Concept of Operations(“How”)
We are uniquely capable of, and often best employed in, stealthy, clandestine and independent operations while maintaining the flexibility to fully integrate our resources and combat power with the fleet. We exploit the advantages of undersea concealment which allow us to: • Conduct undetected operations such as strategic deterrent patrols, intelligence collection, Special Operations Forces support, non-provocative transits, and repositioning.
• Penetrate adversary defensive perimeters to deny safe haven, reduce defenses, and exploit opportunities created by being inside their fence line. • Deliver attacks with surprise at a time and place of our choosing. • Be survivable without dependence on significant defensive weapons. • Create ambiguity and uncertainty, compelling inefficient adversary resource expenditure, plan disruption, and degraded confidence.
We remain at a high level of material and operational readiness to provide a global stabilizing presence in key locations, and when required quickly commence independent sustained deterrent patrols or offensive operations far forward. We maximize self-sufficiency and the ability to operate effectively with mission command orders and limited external guidance, material support, outgoing communications, or active transmissions.

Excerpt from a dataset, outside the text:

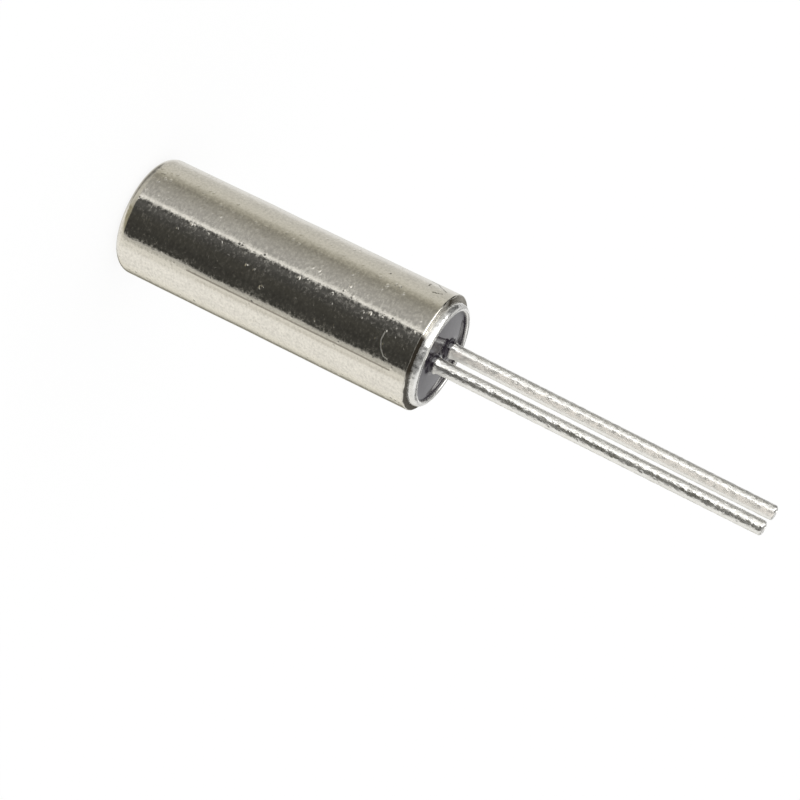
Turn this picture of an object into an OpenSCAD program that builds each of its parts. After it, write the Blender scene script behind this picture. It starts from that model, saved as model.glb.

We foster a force-wide culture of integrity, accountability (both for our actions and for mission accomplishment), initiative, toughness, self-improvement, learning, trust and motivational leadership at every level, which enables building individuals and teams that are competent, resilient and adaptable. We don’t live with problems and we constantly guard against normalizing deviation from our standards. Our peacetime culture of preparedness allows us to overcome obstacles and the ability to fight hurt when called upon in combat. We never compromise our high standards and constantly assess changes in risk and the situation at hand.